Mr. Sun was so convinced that at the North Carolina concert where Dr. Walker’s version of Cortot made his debut, he appeared as the featured live artist: Cortot played a piece, Glenn Gould played a piece, and Mr. Sun played the rest of the evening. He had to; Dr. Walker didn’t have enough music to fill a whole recital.

The technology, in short, is still in its infancy. But Dr. Walker is animated by his vision of the future. Like other scientists – including Dr. Goebl in Vienna, another serious classical musician – he envisions a future of interactive recordings. “We’ve been trained that a recording is a frozen document,” he said. “Why can’t it be like a video game – every time you hear a recorded performance it’s different?” But at the moment, his focus is on making new recordings in a more conventional manner.
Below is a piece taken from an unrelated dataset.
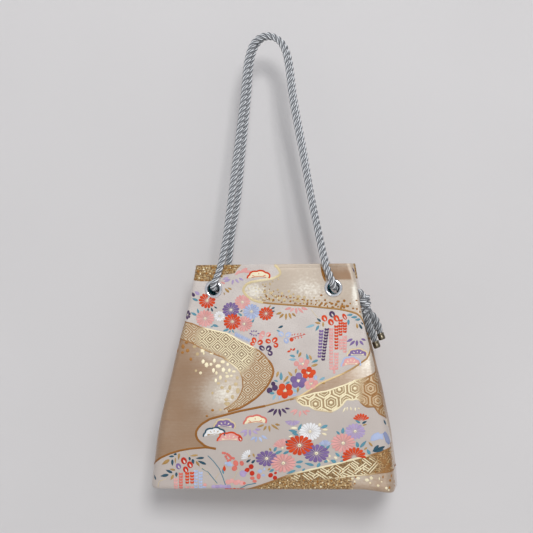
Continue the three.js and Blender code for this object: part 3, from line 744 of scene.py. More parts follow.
# Leaves: tip, foot and width
LEAVES = {
    "teal": [
        (-94, 37.8, -86.9, 40.4), (-87.6, 49.2, -85.9, 55.1, 2.5), (-95.3, 53.7, -88.2, 57),
        (-62.2, 69.8, -69.3, 67.8), (-71.9, 70.7, -68.6, 68.8, 1.6), (-57.3, 75, -50.1, 72.8),
        (-50.6, 77.2, -47.7, 74.4, 1.7), (-43.6, 77.3, -46.4, 73.7, 1.8), (-40.5, 54.8, -35.1, 58.1, 2.5),
        (-27.7, 61.7, -24.3, 65.6, 2.1), (-21.1, 61.7, -23.9, 65.9, 2.1), (4.6, 74.1, 8.5, 76.2, 1.8),
        (48.8, 76, 52.6, 69.4), (20.1, 102, 26.7, 103.9, 2.8), (28.7, 101.5, 29.7, 96.2, 2.3),
        (39.2, 100.5, 41.2, 107.6), (83.3, 58.1, 90.1, 57.3, 2.8), (88.1, 60.4, 95.2, 59.9),
        (92.5, 63.3, 99, 62.2, 2.7), (85.5, 69.5, 85.4, 62.8, 2.8), (45.1, 110.3, 52.5, 107.7),
        (3.4, 129.5, 8, 131.1, 2), (11.2, 120.4, 11.5, 129.8, 3.8), (16.1, 134, 21.2, 131.2, 2.4),
        (-2.5, 143.4, 4.5, 144), (20.4, 184.3, 30.7, 186.5, 3.2), (24.3, 187.1, 32, 190.3, 3.2),
        (35.4, 177.1, 31.6, 184.7, 3.2), (56.1, 182.2, 64.3, 179.2, 3.5), (7.8, 202.2, 4.6, 207.9, 3.2),
        (14.3, 206.7, 5.9, 210.4, 3.2), (23.2, 206.7, 14.9, 210.4), (28.4, 219.9, 37.3, 218.6, 3.2),
        (28.4, 223.7, 35.5, 224.9, 3.5), (38.6, 220.5, 49.5, 223, 3.2), (56.4, 219.3, 52.6, 224.9),
        (39.3, 226.2, 36.5, 230), (60.2, 219, 65.3, 218, 3.2), (18.6, 232.2, 29.1, 228.4), (-0.4, 230, 4.8, 227.5),
        (55.6, 199.8, 61.4, 203.6, 2.5), (66.9, 201.1, 62.6, 204.9), (94.3, 173.5, 100, 177, 2.5),
        (73.6, 185.5, 77.5, 189.3, 2.5), (81.2, 181.5, 80.6, 188.7, 3.9), (107.4, 204.7, 110.9, 210.2, 3.9),
        (107, 195.3, 99.9, 203.7, 3.2), (96.1, 197.2, 97.7, 203.5, 3.9), (72.6, 209, 77.6, 213.4),
        (78.3, 214.7, 82, 212.8), (77.7, 219, 82.7, 218.1, 2.5), (67.6, 217.1, 73.9, 219.7, 3.9),
        (60.9, 218.1, 62.8, 219.6, 3.2), (52.4, 225.6, 56.5, 220.9, 3.2), (-53.7, 226.8, -51.9, 232.8, 2),
    ],
    "deep_teal": [
        (-74.8, 48.7, -75.2, 52.9, 1.7), (-71.8, 48.1, -69.5, 53, 2.2), (-68.2, 47.1, -64.5, 49.4, 1.7),
        (-37.9, 53.5, -34.9, 51.9, 1.4), (-2.3, 50.6, 2.2, 48.7, 2), (-1.6, 53.5, 2.2, 52.9, 1.6),
        (6.2, 72, 12.1, 69.6, 2.6), (50, 61.4, 54.7, 65.4, 2.5), (97, 67.2, 101.1, 73.2),
        (99, 65.6, 102.8, 67.9, 1.7), (19.9, 195.3, 17.4, 198.5, 3.2), (-21.1, 216.2, -26.3, 219.7, 2.5),
        (-15.9, 216.8, -20.5, 220.6), (107.2, 173.8, 101.9, 177.2, 2.4), (125.5, 170.7, 128.8, 176.3, 2.4),
        (113.4, 207.1, 120.2, 198.7, 3.5), (114, 206.7, 126.9, 199.4, 3.5), (114.6, 206.9, 125.9, 203.1, 3.2),
        (-115.5, 213.8, -109.1, 213.4, 2.3), (-109.9, 211.8, -106, 210.7, 2.3), (-111, 224.1, -111.1, 216.8, 3),
        (-90.7, 218.3, -91.5, 214, 2.7), (-86.4, 221.9, -87.9, 216.3, 3.4), (-84.1, 215.6, -74.3, 214.9, 2.7),
        (-82, 218.2, -71.8, 222.2, 3), (-118.6, 228.5, -110.8, 231.7, 3), (-124.8, 235.5, -115, 233.8, 3.4),
        (-106.1, 236.4, -106.2, 231, 3), (-133.8, 234.5, -130.2, 239.7, 2.3),
    ],
    "deep_purple": [
        (-94.5, 30.9, -90.9, 35.8, 3.9), (-3.6, 165.1, 4.7, 161), (3.2, 168.6, 7.3, 161, 3.2),
        (11.9, 169.8, 9.8, 160.7, 3.2), (18.6, 166.1, 12.7, 160.7), (22.4, 161.1, 16.3, 160.4, 2.2),
        (89.9, 4.6, 93.2, 10.7, 1.7),
    ],
    "lilac": [
        (-90.9, 29.9, -85.2, 33.6, 3.9), (-58.5, 16.9, -51.2, 14.4), (-56.5, 19.5, -49.2, 16.4),
        (-47.2, 22.9, -45.8, 17, 2.5), (-39.2, 21, -43.2, 16.4, 2.5), (-33.9, 18.1, -39.2, 15.2, 2.4),
        (-33.7, 187, -25.3, 184.2), (-29.7, 191.7, -25.9, 186.1), (-22.2, 191.1, -22.7, 183.5),
        (-13.5, 188.6, -19.4, 184.8), (-10.3, 183.8, -16.8, 183.5, 2.7),
    ],
    "pink": [
        (-60.5, 19.2, -55.2, 21.5, 2.3), (-43.9, 11.9, -37.9, 6.7, 3.2), (-39.2, 9.9, -29.3, 4.2, 3.9),
        (-35.2, 8, -25.3, 8.1, 3.2), (13.2, 51.7, 20.9, 49.3), (19.5, 54.2, 23.9, 49.6, 2.6),
        (26.9, 56.9, 26.3, 49.6), (35, 55.9, 28.7, 49.7), (39.9, 51.9, 32.3, 49.4), (21.8, 165.1, 29.4, 161.7, 2.5),
        (25.7, 168.3, 30.4, 161.7, 2.5), (32.7, 170.2, 33.9, 163), (41.6, 168.4, 36.1, 162.7, 2.5),
        (44.8, 164, 38.7, 163, 2.5),
    ],
    "old_gold": [
        (-55.8, 26.4, -50.5, 31.6), (-52.5, 26.1, -47.5, 28.1, 2.1), (-55.8, 34.5, -56.5, 31.3, 1.4),
        (-5.4, 49.6, -2.6, 46.4, 1.7), (3.4, 56.7, 10, 54.6, 2.8), (7.1, 61.3, 12.4, 56), (15.1, 63.5, 15.1, 55.5),
        (21.1, 62.2, 18.4, 55.2), (26.4, 59.6, 21.9, 55.5, 2.4), (47.7, 66.2, 54.2, 67.3, 2.7),
        (57.3, 71.6, 57.1, 65.7, 2.4), (30.2, 104.7, 33.2, 98.9, 2.8), (42.4, 101.6, 45, 107.6, 2.7),
        (94.6, 66.6, 95.7, 72.6, 2.6), (44.2, 114.6, 52.2, 112.3), (6.3, 126.6, 8.2, 119.8),
        (13.7, 132.5, 19.7, 124.6), (19, 119.9, 24, 125.2), (27.1, 122.6, 28.3, 116.8, 2.5),
        (55.3, 132.2, 60.9, 133.3, 2.4), (30.3, 143.5, 30.7, 137.3, 2.7), (-15, 181.1, -6.7, 178.3, 2.2),
        (-7.5, 184.9, -4.1, 179.6, 2.5), (-0.1, 186.5, -1.2, 178.9, 2.5), (10.2, 184, 1.1, 178, 2.5),
        (11.4, 178.9, 5.6, 177.7, 2.5), (1.7, 207.3, -0.5, 204.1, 2.2), (-16.9, 214.3, -18.9, 209.8, 2.2),
        (-24.4, 214.3, -22.1, 211.1, 2.2), (-2.3, 228.5, 0.9, 226.2, 2.2), (107.2, 177.3, 102.5, 179, 1.7),
        (108.9, 196.3, 113.6, 201.1, 2.5), (104, 205.7, 107.7, 202.8, 1.9), (-123.4, 222.8, -114.3, 217.1, 4.1),
        (-107.5, 221.7, -107.7, 214.7, 1.6), (-104.1, 217.4, -103.2, 210, 2.7), (-90.8, 213, -81.4, 211.9, 2.3),
        (-79.4, 224.6, -83.7, 218.6, 2.7), (-114.4, 227.4, -107.3, 228.7, 2.3), (-112.7, 239.7, -109.3, 233.7, 3),
    ],
    "coral": [
        (24.9, 80.3, 25.8, 78.2, 1.4), (28.4, 80.1, 29.4, 78, 1.4), (31.6, 79.8, 32.6, 77.7, 1.4),
        (34.9, 79.6, 36.7, 78.3, 1.4), (25.5, 82.2, 26.6, 84.6, 1.4), (29, 81.7, 30.1, 84, 1.4),
        (32.5, 81.2, 33.9, 83.3, 1.4), (22.2, 80.6, 23, 79, 1.3), (22.3, 82.7, 23.4, 84.6, 1.3),
    ],
    "pale_teal": [
        (37.6, 71.9, 47.8, 68.8), (19.5, 107, 27.8, 106.8), (2.3, 151.3, 5.6, 145.5), (24.8, 138.3, 29.2, 143, 2.7),
        (54, 129.8, 60.5, 127), (31.8, 140.9, 33.9, 137.3, 1.8),
    ],
    "purple": [
        (83.5, 87.8, 90.5, 84.2), (86.9, 92.1, 92.9, 86.1), (95, 92.7, 95.2, 85.4), (102.7, 90.8, 98.2, 85.9, 2.8),
        (105.8, 85.4, 99.9, 83.9, 2.5), (-14, 78, -17.1, 78, 1.5), (-17.6, 81.2, -19, 79, 1.5),
        (-21.2, 81.3, -20.9, 78.8, 1.5), (-24.5, 80.1, -22.6, 78.3, 1.5), (-26.6, 78.2, -23.6, 77.6, 1.5),
        (-24.8, 74.4, -22.7, 76.3, 1.5), (-21.5, 73.8, -21, 76.2, 1.5), (-17.9, 74.3, -19.1, 76.5, 1.5),
    ],
    "sky": [
        (9.5, 151.3, 10.5, 146.6, 2), (23.9, 146.6, 29.2, 144.6, 2.4), (49.1, 124.8, 50.8, 130.1, 2.3),
        (-21.9, 195.5, -16.7, 191.4, 2.8), (-16, 197.7, -15.1, 191.4, 2.7), (-8.6, 197.4, -12.2, 191.7, 2.8),
        (-2.5, 194.2, -9.6, 190.1), (-5.6, 225, -6.2, 228.8, 2.5), (-13.9, 229.4, -8.1, 229.4, 4.5),
        (-9.4, 233.9, -4.9, 233.8),
    ],
    "pale_gold": [
        (22.3, 182.1, 30.7, 182.1, 2.5), (20.5, 191.9, 25.6, 190.6, 1.9), (58, 184.1, 64.4, 183.9, 2.5),
        (57.4, 187.6, 63.2, 189.8, 2.5), (80.4, 165.5, 83.5, 159.9, 1.9), (85.4, 163.7, 85.3, 159.3, 1.7),
        (89.8, 163.7, 89.1, 159.4, 1.9), (94.2, 164.4, 94.2, 160, 1.7), (99.8, 161.6, 96.7, 160.2, 1.5),
        (65, 211.5, 67.5, 214), (71.3, 213.4, 75.1, 215.9), (63.1, 215.9, 66.9, 219.6, 2.2),
    ],
    "red": [
        (-51.3, 223.1, -51.3, 229.8, 3.7), (17.1, 98.8, 21.3, 97.3, 2.4), (21, 94.6, 22.4, 96.7, 2.4),
        (24.3, 95.7, 23.8, 97.2, 2.1), (26.4, 94.1, 24.3, 97, 2.1),
    ],
    "amber": [(53.8, 1.1, 59.6, 20.7, 3.3)],
}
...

Dr. Goebl, in Vienna, supports Dr. Walker’s work and is interested in it. But he questions whether it’s a “real” performance. (Dr. Walker is well aware of such skepticism; his response is simply that you can’t judge until you’ve heard it.) “The timing you can probably get quite right,” Dr. Goebl said. “What is really difficult is to get how long the notes were held and how the pedal was moved and so on. You don’t have that information. You can just guess. The result is something that sounds like but never truly will be Gould. It’s always an approximation.”

So is he saying that Dr. Walker’s track isn’t authentic?
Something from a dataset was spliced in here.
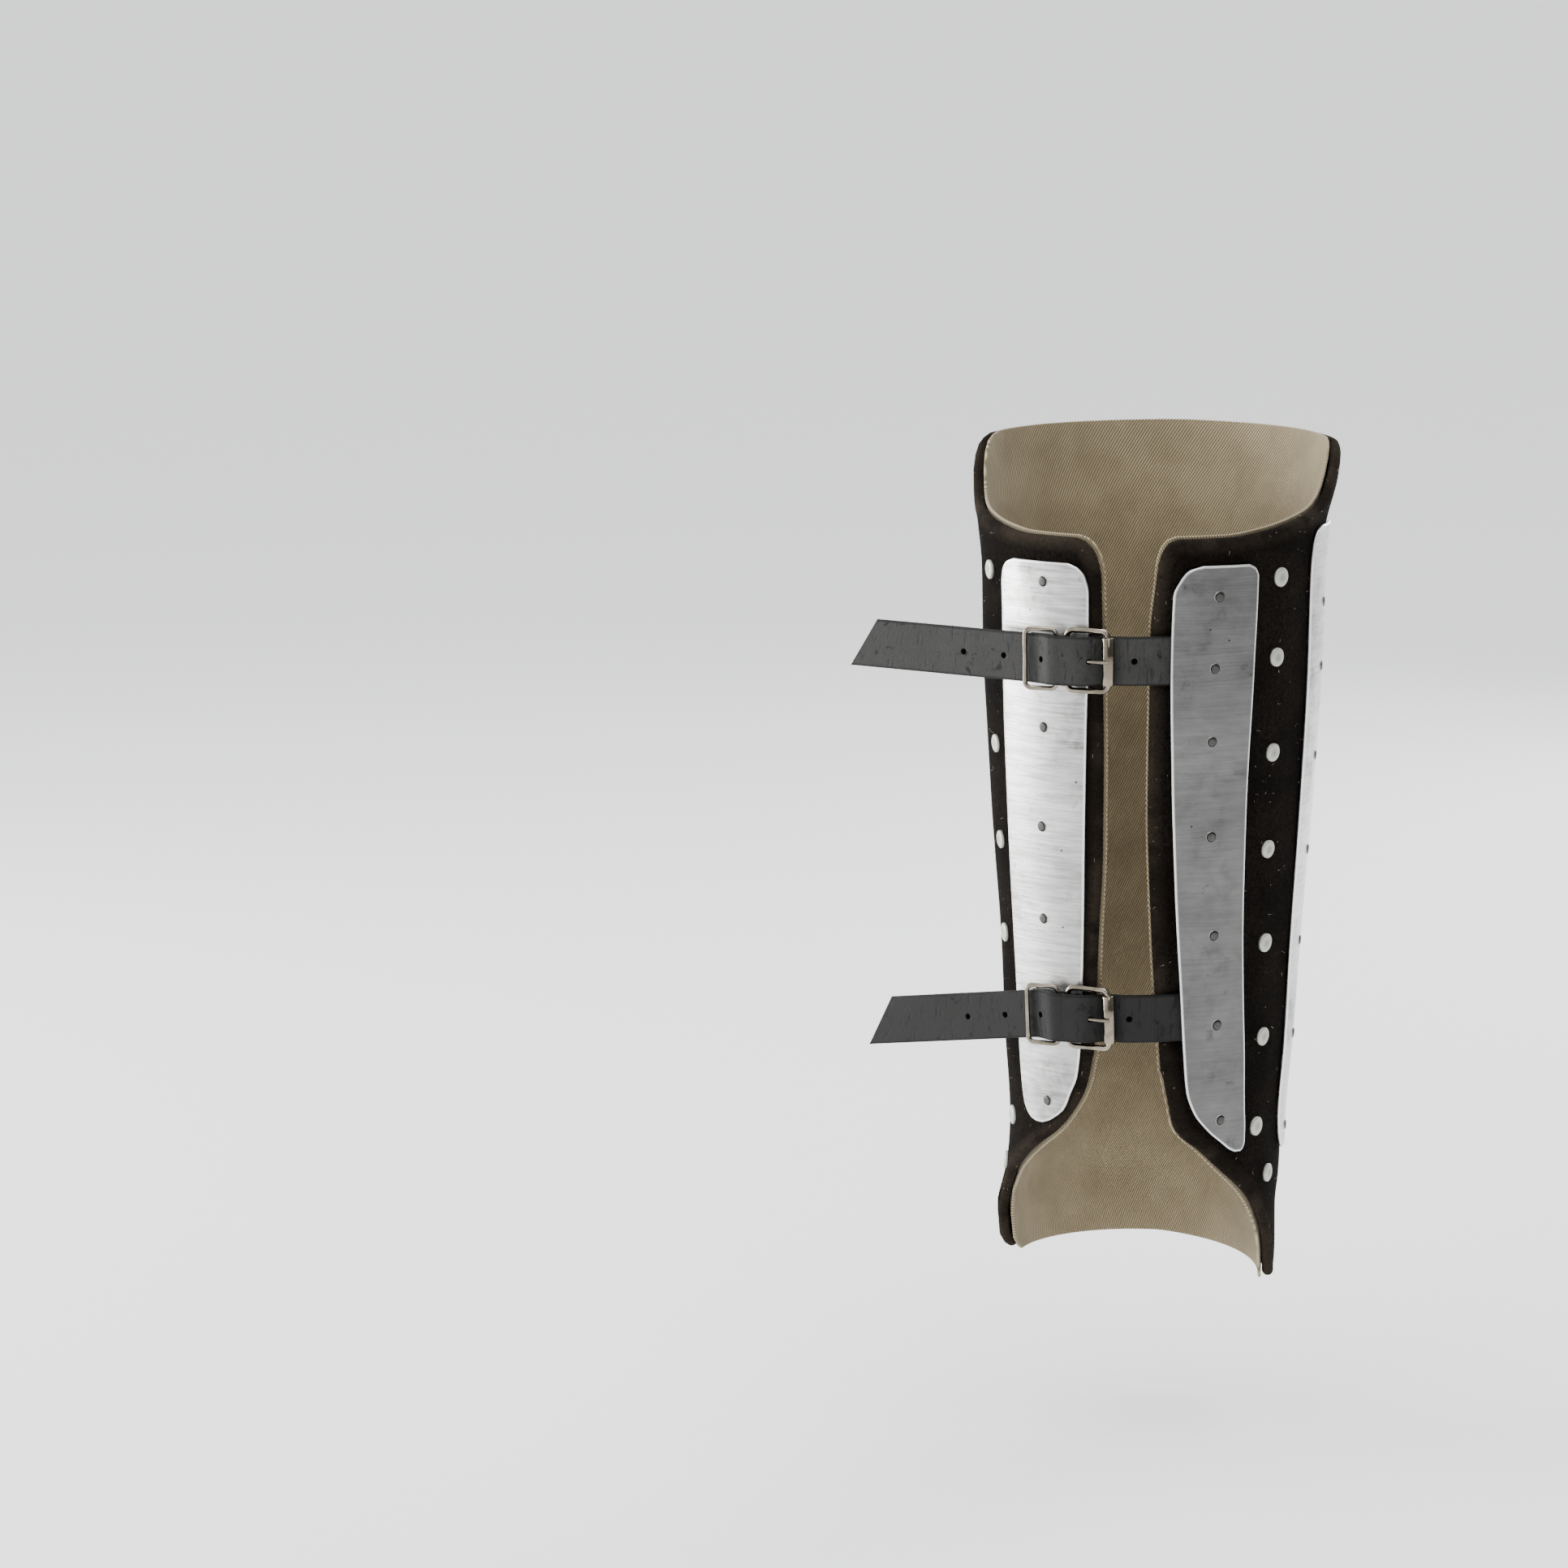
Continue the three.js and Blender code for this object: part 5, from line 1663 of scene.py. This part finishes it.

“There you have to go into the philosophical domain,” Dr. Goebl replied. “A recording is just an acoustic document of what took place.”

In other words, a recording isn’t authentic, either. It is also at a remove, or two or three, from the original performer, and it is also affected by the decisions of the engineers who helped create it.

The Gould recording, after all, wasn’t recorded in one take. Many different takes were spliced together to create it. Is it any more real than a computer replica? Only if you say it is.